В 1853 году Франсиско Солано Лопес был направлен в Европу в качестве чрезвычайного и полномочного министра в Великобритании, Франции и Сардинском королевстве. Провёл в Европе полтора года, был военным наблюдателем во время Крымской войны, посещал занятия во французской военной академии Сен-Сир. Во время пребывания в Париже сошёлся с куртизанкой Элизой Линч, которую взял с собой в Парагвай.

Вернувшись на родину в 1855 году, Франсиско Солано Лопес стал министром обороны, и занялся модернизацией парагвайской армии. В 1857 году был назначен вице-президентом страны. Когда в 1862 году скончался его отец, Франсиско Солано Лопес созвал Конгресс, и открытым голосованием был избран президентом страны на срок 10 лет.

Став президентом, Лопес продолжил политику экономического протекционизма и внутреннего развития, проводимую его предшественниками, однако порвал со стратегией изоляционизма. Чтобы быть в состоянии противостоять двум основным державам региона — Аргентине и Бразилии — Лопес активно развивал военную промышленность, а также стал союзником уругвайского президента Бернардо Пруденсио Берро. Вскоре в Уругвае началась гражданская война, а затем туда вторглись бразильцы, которые привели к власти Венансио Флореса. Чтобы помочь своим союзникам, парагвайским войскам требовалось пройти через территорию Аргентины, но та отказалась их пропустить. Тогда Парагвай объявил войну Аргентине, и в результате стал воевать против трёх стран одновременно.

Войну в итоге Парагвай проиграл, сам Лопес погиб в самом конце войны, в бою 1 марта 1870 года. Его отряд численностью около 200 человек скрывался от преследования превосходящих сил союзников, однако лагерь парагвайцев был обнаружен и уничтожен.

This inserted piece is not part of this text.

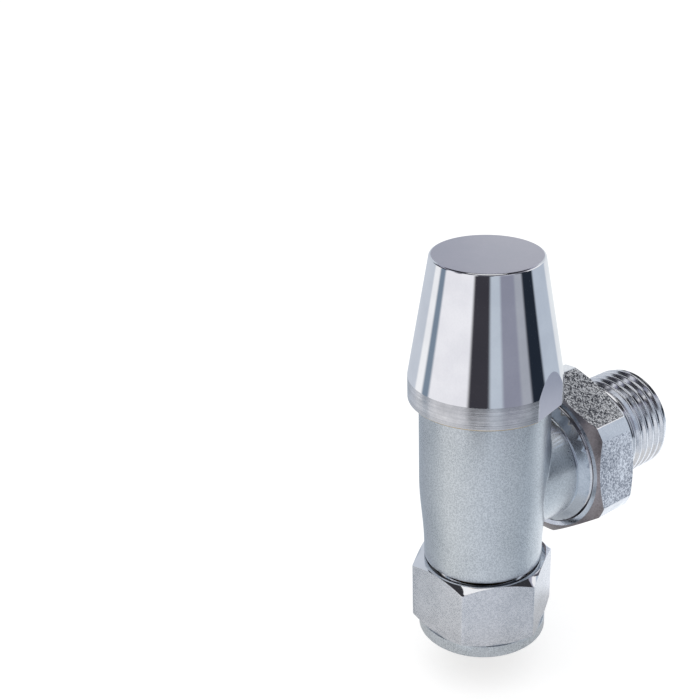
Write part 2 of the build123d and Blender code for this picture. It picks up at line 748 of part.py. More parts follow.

Лопеса убили при попытке переплыть реку, его последними словами были «Умираю за Родину!»

Напишите отзыв о статье "Лопес, Франсиско Солано"

Примечания

Ссылки

  • [www.worldstatesmen.org/Paraguay.html Paraguay]
  • [www.martin.romano.org/ps20/ps20_124.htm Presidente del Paraguay, Mariscal Francisco Solano Lopez Carrillo]
  • Дмитрий Зыкин. [www.km.ru/science-tech/2015/03/24/zarubezhnaya-istoriya/756523-kak-pogib-velikii-diktator-ya-umirayu-vmeste-s- Как погиб великий диктатор]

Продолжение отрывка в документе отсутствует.